# Review: Blue Sea Systems SafetyHub150



## sebberry (May 1, 2008)

Here is a quick review of the Blue Sea Systems SafetyHub 150.

Product webpage:
Detailed Specifications for SafetyHub 150 Fuse Block - PN 7748 - Blue Sea Systems

Quick Specs:

280A total combined load
Four 30-200A MIDI/AMI fuse spaces
Six 1-30A ATO/ATC fuse spaces
Sealed cover protects fuses from water
Negative bus with 8 connections

*Image of fuse panel with cover on*











*Picture showing the four 30-200A MIDI/AMI protected M5 sized posts.*











*Photo of the six 1-30A ATO/ATC connection points, each pre-loaded with #6 screws. You can also see the fuse removal tool securely attached inside the fuse box.*











*Photo of the negative bus*











*Tethered cover*











Conclusion:
Overall the SafetyHub150 is a solidly built fuse and distribution box with nary a hint of cheap plastic in the construction. 

Weighing in at 1.9lbs it is much sturdier than the majority of fuse and distribution blocks on the market for car audio, perhaps because it is built to SAE and ISO marine safety standards with no thought given to the "bling factor". 

With a recommended tightening torque on the large terminals of 14.75 ft-lbs and lock-washers on all the other circuits, I see no reason why this can't stand up to the harsh vibrations from the firmest of firm suspension setups. The lid locks on securely and appears to be quite impact resistant. 
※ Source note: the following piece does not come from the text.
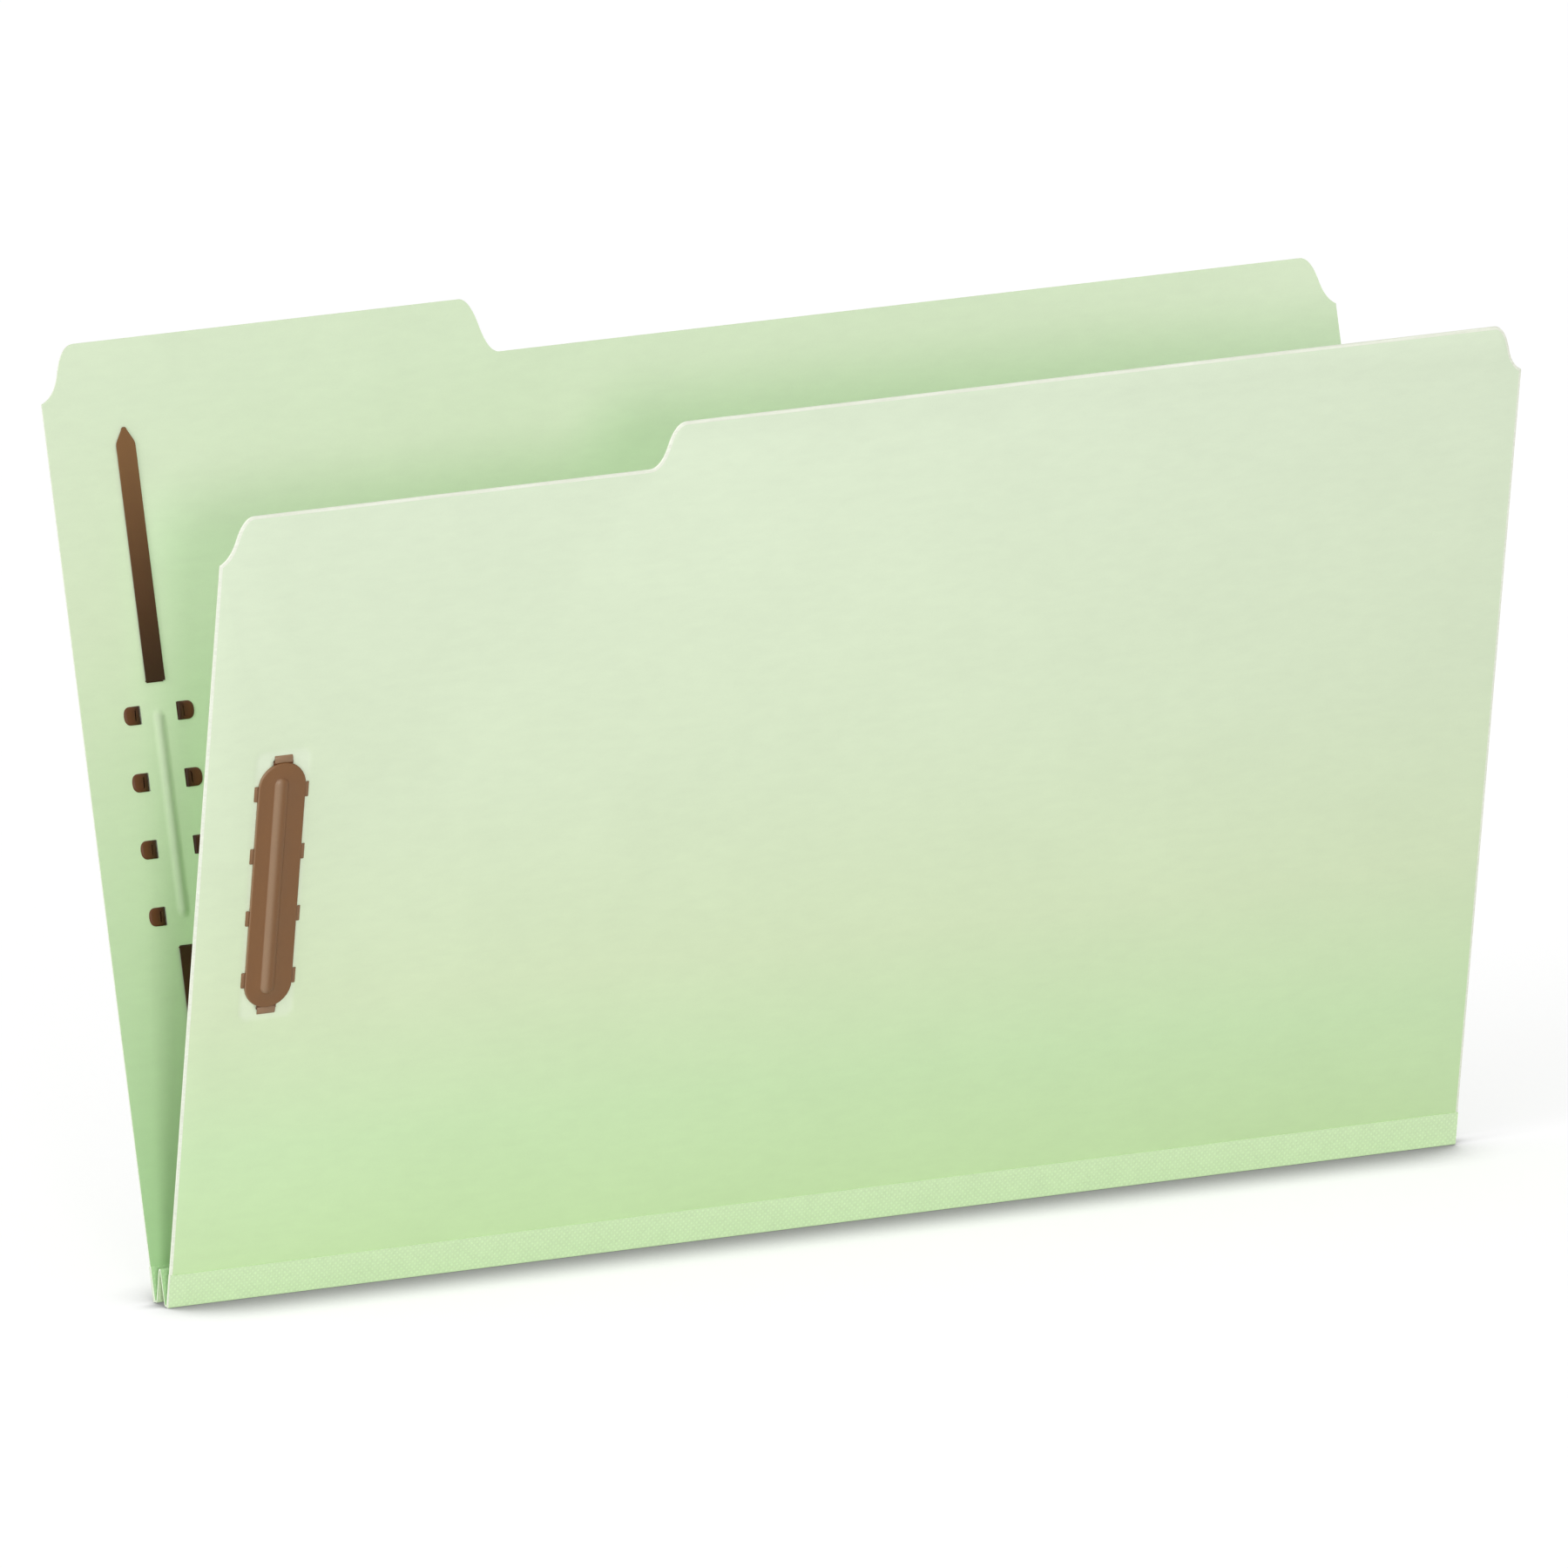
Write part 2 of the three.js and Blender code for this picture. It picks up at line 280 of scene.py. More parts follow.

Overall it is a very solid piece well suited for automotive power distribution. The flexibility to use large and small gauge wires makes wiring up amps and smaller accessories a breeze.


----------



## WhippingBoy (Dec 21, 2010)

I've used the Blue Sea terminal and fuse blocks for years. Absolutely bulletproof. Some of the more durable 12V accessories I've used. Most are made of high quality tinned copper, built to withstand the uber corrosive marine environment. Not cheap but very reliable and functional.


----------



## hybridspl (May 9, 2008)

Thanks for the review, I am actually shopping for that exact distro right now. Seems perfect and I will even have room to grow.


----------



## sebberry (May 1, 2008)

I will warn you, it's a big bugger. 6.5x5" and 2" tall. 

It won't fit under the hood of my Outback.


----------